Sometimes my Taiwanese friends would grow very intimidated in the presence of my liquor cabinet, but once I made them a drink or two everything was understood.  It really wasn't about getting drunk for me.  I just enjoyed mixing drinks.  Mixing these drinks at home was also much cheaper, and I tended to enjoy a higher quality of liquor.  If you've ever looked at the labels used in most Taiwanese bars, you'll know that what they're offering is the cheapest option available.

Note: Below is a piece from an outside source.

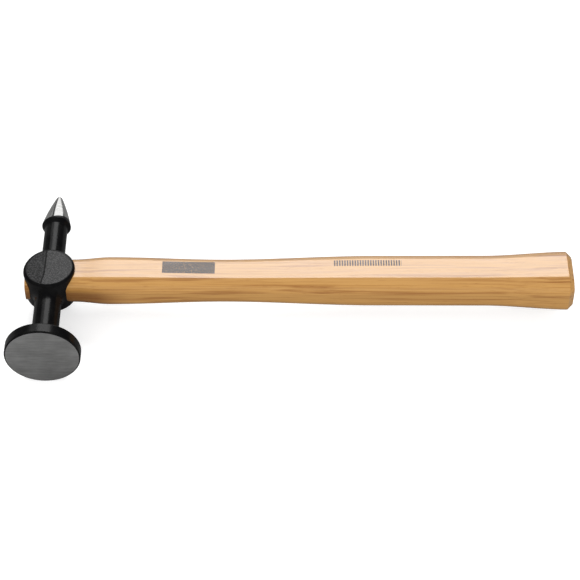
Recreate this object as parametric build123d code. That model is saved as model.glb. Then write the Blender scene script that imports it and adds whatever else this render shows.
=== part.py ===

After moving back to Taichung 台中, I carried my bar with me.  At one point my bottles covered an entire huge table in our little apartment, and when mixing drinks I actually had to think about what brand of liquor to use in a particular drink.  Friends, aware of my new hobby, started giving me bottles, and the whole thing got kind of crazy.  After a while I managed to pare down my collection, but it took a lot of willpower and polite refusals to do so.

Getting rid of all the liquor made my life less complicated, but I do miss my liquor cabinet at times.  It was a nice conversation starter, and a nice way to break the ice with new friends.  Perhaps one day I'll amass a similar collection, though nothing, I hope, so dauntingly large as what I had in Taichung.